Ein Stein sollst du sein

Ein lehrreicher Film über weibliche Ideale in Kirgistan: Aminatou Echards „Djamilia“ (Forum)

Bei einem ­Gläschen Tee redet es sich besser: Still aus „Djamilia“ Foto: Still: Aminatou Echard/Berlinale

Von Brigitte Werneburg

Mit „Djamilia“ hat Tschingis Aitmatow nicht nur die schönste Liebesgeschichte der Welt geschrieben wie Luis Aragon schwor, der das Buch 1959 ins Französische übersetzte. Er hat auch eine Frauenfigur geschaffen, die bis heute lebendige Bezugsfigur der Kirgisinnen ist, in ihren Erwartungen an das Leben und die Liebe, vor allem aber in ihrem Wunsch nach Selbstbestimmung. Das erfuhr Aminatou Echard 2006, als sie zum ersten Mal nach Kirgistan kam, wo sie eine Djamilia-Darstellerin suchte.

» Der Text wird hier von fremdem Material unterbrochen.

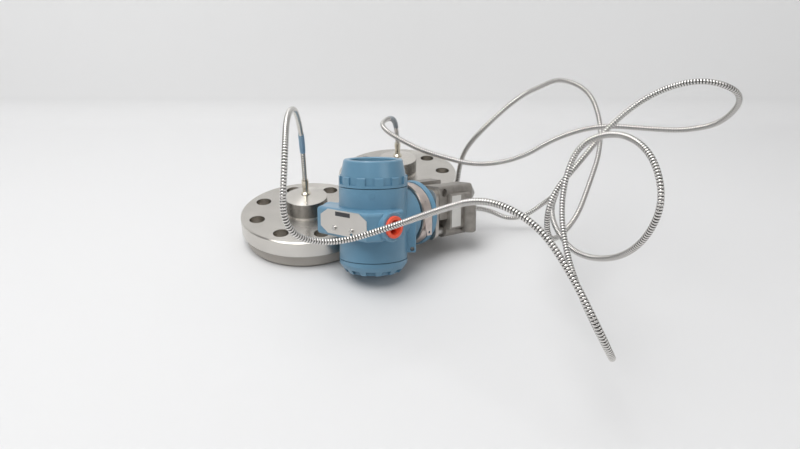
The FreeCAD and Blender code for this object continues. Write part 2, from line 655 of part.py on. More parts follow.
def module_collar():
    """Painted weld collar around the module, flared towards the process end."""
    ring = turned([(MODULE_R, 0), (COLLAR_R0, 0), (COLLAR_R1, COLLAR_T - 2.2),
                   (COLLAR_R1, COLLAR_T - 0.6), (COLLAR_R1 - 0.6, COLLAR_T), (MODULE_R, COLLAR_T)])
    ring.rotate(V(0, 0, 0), X, -90)
    return moved(ring, y=COLLAR_Y)


def tag_band():
    """Stainless band around the module, its end left as a straight hanging tag."""
    inner = MODULE_R + BAND_FIT
    outer = inner + BAND_T
    band = disc(outer, BAND_START, BAND_START + BAND_W, axis=Y).cut(
        disc(inner, BAND_START - 1, BAND_START + BAND_W + 1, axis=Y))
    end = BAND_START + BAND_W
    side = [V(inner, BAND_START, 0), V(inner, end, 0), V(inner, end - 0.5, -TONGUE_DROP),
            V(inner, end - 0.5 - TONGUE_END_W, -TONGUE_DROP)]
    tongue = Part.Face(Part.makePolygon(side + side[:1])).extrude(X * BAND_T)
    hole = disc(TONGUE_HOLE_R, inner - 1, outer + 1, axis=X,
                at=V(0, end - 0.5 - TONGUE_END_W / 2, -TONGUE_DROP + 3.5))
    return band.fuse(tongue).cut(hole)


save("sensor_module", sensor_module(), LIE)
save("module_collar", module_collar(), LIE)
save("tag_band", tag_band(), LIE)
save("isolating_diaphragms", Part.makeCompound(
    pads(ISOLATOR_R, BASE_END - ISOLATOR_T, BASE_END, ((-ISOLATOR_X, 0), (ISOLATOR_X, 0)))), LIE)


# ================================================================ process flange
GLAND_T = 2 * GLAND_SECTION_R + GLAND_EXTRA


def vent_boss():
    """Upright boss with a turned band near its top, modelled on its own axis."""
    band_top = VENT_TOP - VENT_BAND_DROP
    band_bottom = band_top - VENT_BAND_T
    slim = VENT_R - VENT_BAND_DEPTH
    boss = turned([(0, VENT_BOTTOM), (VENT_R - VENT_EDGE, VENT_BOTTOM),
                   (VENT_R, VENT_BOTTOM + VENT_EDGE), (VENT_R, band_bottom), (slim, band_bottom),
                   (slim, band_top), (VENT_R, band_top), (VENT_R, VENT_TOP - VENT_EDGE),
                   (VENT_R - VENT_EDGE, VENT_TOP), (0, VENT_TOP)])
    return boss


def process_flange():
    """Cast coplanar flange: wide upper half with two lugs, end blocks, upright vent bosses."""
    wide = BOLT_X + BOLT_PAD_R
    upper = block(-wide, wide, BASE_END, CORE_END, UPPER_BOTTOM, UPPER_TOP - UPPER_EDGE)
    solids = [block(-CORE_X, CORE_X, BASE_END, CORE_END, -CORE_Z, CORE_Z)]
    solids += pads(LOWER_PAD_R, END_START, PAD_END, [p for p in bolt_places() if p[1] < 0])
    for side in (-1, 1):
        across = sorted((side * UPPER_LUG_IN, side * wide))
        lug = block(across[0], across[1], BASE_END, PAD_END, UPPER_BOTTOM + 16, UPPER_TOP)
        solids.append(lug.makeFillet(UPPER_EDGE, edges_where(
            lug, lambda e: e.CenterOfMass.z > UPPER_TOP - 0.01
            and abs(e.CenterOfMass.x) > wide - 0.01)))
        span = sorted((side * CORE_X * 0.8, side * END_X))
        end = block(span[0], span[1], END_START, CORE_END, END_BOTTOM, END_TOP)
        solids.append(end.makeChamfer(END_EDGE, edges_where(
            end, lambda e: abs(e.CenterOfMass.x) > END_X - 0.01)))
        solids.append(moved(vent_boss(), x=side * VENT_X, y=VENT_Y))
    solids.append(block(-BOLT_X, BOLT_X, END_START, CORE_END, -BOLT_Z - LOWER_PAD_R + 3, 0))
    body = upper.fuse(solids)
    cuts = pads(BOLT_R + BOLT_GAP, BASE_END - 1, PAD_END + 1, bolt_places())
    cuts += pads(PORT_R, CORE_END - PORT_T, CORE_END + 1, ((-PORT_X, 0), (PORT_X, 0)))
    for side in (-1, 1):
        cuts.append(disc(GLAND_MID_R + GLAND_SECTION_R + GLAND_EXTRA, BASE_END - 1,
                         BASE_END + GLAND_T, axis=Y, at=V(side * ISOLATOR_X, 0, 0)))
        cuts.append(disc(TAP_R, wide - TAP_DEPTH, wide + 1, axis=V(side, 0, 0),
                         at=V(0, BASE_END + TAP_Y, TAP_Z)))
        cuts.append(disc(VENT_PLUG_R, VENT_BOTTOM - 1, VENT_BOTTOM + VENT_PLUG_T,
                         at=V(side * VENT_X, VENT_Y, 0)))
    return body.cut(cuts)


def flange_bolts():
    """Four hexagon bolts that clamp the flange to the sensor module."""
    bolts = []
    for x, z in bolt_places():
        shank = disc(BOLT_R - BOLT_GAP, BASE_END - BOLT_IN_MODULE + 0.5, PAD_END,
                     axis=Y, at=V(x, 0, z))
        head = prism([(x + a, z + b) for a, b in hexagon(BOLT_AF)], PAD_END,
                     PAD_END + BOLT_HEAD_T, Y)
        crown = turned([(0, 0), (BOLT_AF * 0.6, 0), (BOLT_AF * 0.6, BOLT_HEAD_T - 1.4),
                        (BOLT_AF * 0.47, BOLT_HEAD_T), (0, BOLT_HEAD_T)])
        crown.rotate(V(0, 0, 0), X, -90)
        bolts.append(head.common(moved(crown, x=x, y=PAD_END, z=z)).fuse(shank))
    return Part.makeCompound(bolts)


def vent_plug(side):
    """Small flush plug with a hexagon socket, screwed up into the vent boss."""
    at = V(side * VENT_X, VENT_Y, 0)
    plug = disc(VENT_PLUG_R - 0.05, VENT_BOTTOM + 0.5, VENT_BOTTOM + VENT_PLUG_T - 0.3, at=at)
    socket = prism([(at.x + a, at.y + b) for a, b in hexagon(VENT_PLUG_AF)],
                   VENT_BOTTOM, VENT_BOTTOM + VENT_PLUG_AF_T, Z)
    return plug.cut(socket)


def capillary_connector(side):
    """Turned connector welded into a process port: flange, neck and hose collar."""
    at = V(side * PORT_X, 0, 0)
    spigot = disc(PORT_R - CONNECTOR_GAP, CORE_END - PORT_T + 0.5, CORE_END, axis=Y, at=at)
    rim = disc(CONNECTOR_FLANGE_R, CORE_END, CORE_END + CONNECTOR_FLANGE_T, axis=Y, at=at)
    neck = disc(CONNECTOR_NECK_R, CORE_END, CONNECTOR_END, axis=Y, at=at)
    return spigot.fuse([rim.makeChamfer(0.8, edges_where(
        rim, lambda e: e.CenterOfMass.y > CORE_END + CONNECTOR_FLANGE_T - 0.01)), neck])


save("process_flange", process_flange(), LIE)
save("flange_bolts", flange_bolts(), LIE)
save("vent_plug_1", vent_plug(1), LIE)
save("vent_plug_2", vent_plug(-1), LIE)
save("capillary_connector_1", capillary_connector(1), LIE)
save("capillary_connector_2", capillary_connector(-1), LIE)
rings = []
for side in (-1, 1):
    torus = Part.makeTorus(GLAND_MID_R, GLAND_SECTION_R,
                           V(side * ISOLATOR_X, BASE_END + GLAND_SECTION_R + GLAND_EXTRA / 2, 0), Y)
    rings.append(torus)
save("process_orings", Part.makeCompound(rings), LIE)
save("flange_label", block(END_X, END_X + LABEL_T, LABEL_Y0, LABEL_Y0 + LABEL_W,
                           LABEL_BOTTOM, LABEL_TOP), LIE)


# ================================================================ armoured capillaries
# Route points of each hose, chosen by hand: from the seal's fitting over, round and back to
# the process end. Corners are rounded by the largest tangent arc that both runs allow.
HOSE_1 = [(-59, -50, 150), (-55, -95, 187),
          (-50, -151, 216), (-48, -208, 227), (-44, -258, 206), (-49, -277, 143), (-8, -252, 116),
          (52, -246, 134), (87, -271, 162), (125, -303, 192), (163, -339, 187),
          (187, -368, 158), (211, -397, 115), (232, -372, 72), (222, -301, 81),
          (213, -248, 104), (210, -213, 145), (222, -200, 195), (248, -228, 221),
          (265, -275, 223), (271, -310, 193), (265, -301, 148), (253, -267, 109),
          (231, -221, 86), (220, -168, 87), (225, -117, 86), (243, -66, 82), (252, -22, 56),
          (206, -16, 12), (161, -15, 36)]
HOSE_2 = [(111, 10, 28), (123, 21, 34), (132, 26, 49), (133, 20, 76), (138, -3, 112),
          (158, -28, 150), (196, -14, 181), (228, 23, 182), (259, 53, 184), (296, 47, 170),
          (305, 9, 143), (296, -35, 119), (278, -73, 97), (254, -120, 70), (212, -176, 70),
          (205, -180.5, 128), (244, -147, 157), (277, -122, 188), (313, -133, 227),
          (347, -165, 250), (391, -163, 233), (389, -134, 193), (364, -104, 173),
          (334, -80, 166), (286, -54, 161), (242, -36, 139), (202, -31, 109), (152, -28, 98),
          (107, -18, 106), (72, -4, 113), (26, 32, 128), (48, 88, 122)]


def hose(points, name):
    """Plain tube along straight runs joined by tangent arcs."""
    edges, radii, cursor = [], [], points[0]
    for before, here, after in zip(points, points[1:], points[2:]):
        run_in, run_out = here.sub(before), after.sub(here)
        shorter = min(run_in.Length, run_out.Length)
        turn = run_in.getAngle(run_out)
        trim = 0.45 * shorter
        radius = trim / math.tan(turn / 2)
        a = here.sub(V(run_in).normalize() * trim)
        b = here.add(V(run_out).normalize() * trim)
        half = V(run_out).normalize().sub(V(run_in).normalize()).normalize()
        middle = here.add(half * (radius / math.cos(turn / 2) - radius))
        edges.append(Part.LineSegment(cursor, a).toShape())
        edges.append(Part.Arc(a, middle, b).toShape())
        radii.append(radius)
        cursor = b
    edges.append(Part.LineSegment(cursor, points[-1]).toShape())
    path = Part.Wire(edges)
    start = Part.Wire(Part.Circle(points[0], points[1].sub(points[0]), HOSE_R).toShape())
    tube = path.makePipeShell([start], True, True)
    print(name, "length %.0f" % path.Length, "radii", " ".join("%.0f" % r for r in radii))
    print(name, "volume ratio %.4f" % (tube.Volume / (math.pi * HOSE_R ** 2 * path.Length)))
    return tube


def connector_face(side):
    return LIE.multVec(V(side * PORT_X, CONNECTOR_END, 0))


hose_start = GUARD_T + FLANGE_T + HUB_T + HUB_CONE_T + FITTING_T
route_1 = [SEAL_1 + Z * hose_start, SEAL_1 + Z * (hose_start + HOSE_RISE_1)]
route_1 += [V(*p) for p in HOSE_1] + [connector_face(1)]
route_2 = [connector_face(-1)] + [V(*p) for p in HOSE_2]
route_2 += [SEAL_2 + Z * (hose_start + HOSE_RISE_2), SEAL_2 + Z * hose_start]
save("hose_1", hose(route_1, "hose_1"))
save("hose_2", hose(route_2, "hose_2"))
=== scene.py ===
import math
import bpy
from mathutils import Matrix, Vector


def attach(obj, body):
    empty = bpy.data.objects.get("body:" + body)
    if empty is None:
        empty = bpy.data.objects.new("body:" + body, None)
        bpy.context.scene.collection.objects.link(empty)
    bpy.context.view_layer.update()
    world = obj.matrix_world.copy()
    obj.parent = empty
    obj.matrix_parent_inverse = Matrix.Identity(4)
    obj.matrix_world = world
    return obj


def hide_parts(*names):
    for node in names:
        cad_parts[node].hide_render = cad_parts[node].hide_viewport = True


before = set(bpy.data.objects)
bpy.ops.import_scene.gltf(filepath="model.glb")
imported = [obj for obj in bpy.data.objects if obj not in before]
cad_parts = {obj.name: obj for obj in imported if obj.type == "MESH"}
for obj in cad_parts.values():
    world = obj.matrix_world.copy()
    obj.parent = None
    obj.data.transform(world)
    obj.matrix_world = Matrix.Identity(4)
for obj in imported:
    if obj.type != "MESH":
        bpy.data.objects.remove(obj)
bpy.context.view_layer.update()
bpy.ops.object.select_all(action="DESELECT")

# The camera stands in front of the name plate's side, a little above the covers,
# and looks down on the whole set as one would at a bench.
CAMERA_AT = (0.05365, -0.82589, 0.44927)
CAMERA_DOWN = 28.53         # degrees below level
CAMERA_LENS = 31.88         # millimetres, on a 36 mm wide film
camera = bpy.data.cameras.new("camera")
camera.lens = CAMERA_LENS
camera.sensor_width = 36
camera.clip_end = 20
camera_object = bpy.data.objects.new("camera", camera)
camera_object.location = CAMERA_AT
camera_object.rotation_euler = (math.radians(90 - CAMERA_DOWN), 0, 0)
bpy.context.collection.objects.link(camera_object)
bpy.context.scene.camera = camera_object
bpy.context.scene.view_settings.view_transform = "Standard"


# The two capillaries are thin steel tubes in a bright armour of interlocked strip, wound
# from flat band so that each turn stands proud as a narrow rib. Both run loose between a
# seal's fitting and the process end of the transmitter, and their own stiffness holds them.
HOSE_DIAMETER = 0.0061
RIB_PITCH = 0.00275
RIB_GROOVE = 0.18           # depth of the groove between ribs, as a share of the radius
# One turn of the strip: (share of the pitch, share of the radius).
RIB_PROFILE = ((0.0, 0.82), (0.20, 0.82), (0.31, 0.97), (0.58, 1.0), (0.90, 0.98))
RIB_SIDES = 16
# Controls of each hose's line, in millimetres, from its first end to its second.
hose_routes = {
    "hose_1": [(-63.95, -30.29, 79.4), (-63.95, -30.29, 106), (-61.35, -51.89, 150),
               (-57.35, -96.89, 187), (-52.35, -152.89, 216), (-50.35, -209.89, 227),
               (-46.35, -259.89, 206), (-51.35, -278.89, 143), (-10.35, -253.89, 116),
               (49.65, -247.89, 134), (84.65, -272.89, 162), (122.65, -304.89, 192),
               (160.65, -340.89, 187), (184.65, -369.89, 158), (208.65, -398.89, 115),
               (229.65, -373.89, 72), (219.65, -302.89, 81), (210.65, -249.89, 104),
               (207.65, -214.89, 145), (219.65, -201.89, 195), (245.65, -229.89, 221),
               (262.65, -276.89, 223), (268.65, -311.89, 193), (262.65, -302.89, 148),
               (250.65, -268.89, 109), (228.65, -222.89, 86), (217.65, -169.89, 87),
               (222.65, -118.89, 86), (240.65, -67.89, 82), (249.65, -23.89, 56),
               (203.65, -17.89, 12), (158.65, -16.89, 36)],
    "hose_2": [(108.65, 8.11, 28), (120.65, 19.11, 34), (129.65, 24.11, 49),
               (130.65, 18.11, 76), (135.65, -4.89, 112), (155.65, -29.89, 150),
               (193.65, -15.89, 181), (225.65, 21.11, 182), (256.65, 51.11, 184),
               (293.65, 45.11, 170), (302.65, 7.11, 143), (293.65, -36.89, 119),
               (275.65, -74.89, 97), (251.65, -121.89, 70), (209.65, -177.89, 70),
               (202.65, -182.39, 128), (241.65, -148.89, 157), (274.65, -123.89, 188),
               (310.65, -134.89, 227), (344.65, -166.89, 250), (388.65, -164.89, 233),
               (386.65, -135.89, 193), (361.65, -105.89, 173), (331.65, -81.89, 166),
               (283.65, -55.89, 161), (239.65, -37.89, 139), (199.65, -32.89, 109),
               (149.65, -29.89, 98), (104.65, -19.89, 106), (69.65, -5.89, 113),
               (23.65, 30.11, 128), (45.65, 86.11, 122), (50.15, 90.51, 88),
               (50.15, 90.51, 79.4)],
}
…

Es ging der französischen Dokumentaristin nicht um die Verfilmung von Aitmatows Erzählung. Djamilia, deren Mann im Zweiten Weltkrieg an der Front ist – was ihr die Möglichkeit gibt, ihre arrangierte Ehe, die unglücklich ist, hinter sich zu lassen und mit dem Mann, den sie wirklich liebt, davonzugehen –, war in ihrem damaligen Filmprojekt nur eine Nebenrolle. Zu ihrem großen Erstaunen bewarben sich dann auch ältere und alte Kirgisinnen um die Rolle der jungen Frau − mit dem Argument, sie seien sehr wohl Djamilia. Das nun führte dazu, dass Echard doch noch den abendfüllenden Film „Djamilia“ gedreht hat − mit Frauen jeden Alters, die ihr berichten, was sie an der literarischen Figur bewundern oder kritisieren, wo sie ihr nacheifern und wo sie an Grenzen stoßen.

Echard hat ihre Gesprächspartnerinnen auf stummem Super-8-Film aufgenommen und diesen Film mit einer eigenen Tonspur unterlegt. Die Grobkörnigkeit des Super-8-Materials gibt dem kirgisischen Sommer ein ganz besonderes Flirren und Flimmern, in das die Stimmen der Protagonistinnen eingebettet sind wie in einen Traum. Echards Ansatz ist geradezu gleichnishaft, denn das ­kirgisische Ideal der Frau geht dahin, dass sie schweigsam ist, von sich absieht und ihre Gefühle strengstens kontrolliert, also weder Liebe noch Hass, weder Zorn noch Verzweiflung äußert. „Die Frau ist ein Stein, sie bleibt, wo sie hingeworfen wird“, zitiert eine Frau im Film eine kirgisische Redensart.

Doch das scheint gerade hier, jedenfalls von außen betrachtet, menschenunmöglich zu sein. Denn neben der herrschenden Sitte der arrangierten Ehe lebt auch wieder die Unsitte auf, dass der Mann, dem eine junge Frau gefällt, sie entführen, vergewaltigen und damit die Ehe be­gründen kann. Djamilia war 1942, in dem Jahr, in dem die Erzählung spielt, freier, als sie es heute ist, sagt eine junge Frau. Denn nach dem Ende der Sowjet­union erlebt das unabhängige Kirgistan eine Renaissance des Islam, auch in seiner fundamentalistischen Form. Deshalb erzählt eine andere junge Frau, die Djamilia für ihre Willensstärke bewundert und ihr Bekenntnis zu ihren eigenen Gefühlen, sie wisse nicht, ob der Wunsch, der literarischen Figur darin zu gleichen, mit ihrem Glauben an Allah vereinbar sei.

Eine andere Frau wiederum ist sich sicher, dass dies nicht der Fall ist – und verurteilt Djamilia. Wieder eine andere hat die große Liebe erlebt, musste aber auf sie verzichten, weil ihre Eltern nicht einverstanden waren, dass sie mit dem Mann, einem Türken, in dessen Heimat zieht. Eine arrangierte Ehe würde sie auf keinen Fall eingehen. Allerdings stellen weder sie noch die anderen Frauen – mit einer Ausnahme – die Ehe an sich infrage.

Die Liebe ist dabei für die meisten Frauen weniger wichtig als Bildung und berufliche Selbstständigkeit. So sieht es auch das junge Mädchen, das weder heiraten noch Kinder bekommen will. Stattdessen möchte es studieren, einen spannenden Beruf ausüben, viel reisen. Und, ja, wenn sich ein Mann findet, der da mitmacht: auch gut. Für dieses Mädchen hat Djamilia als Bezugs­figur offensichtlich ausgedient.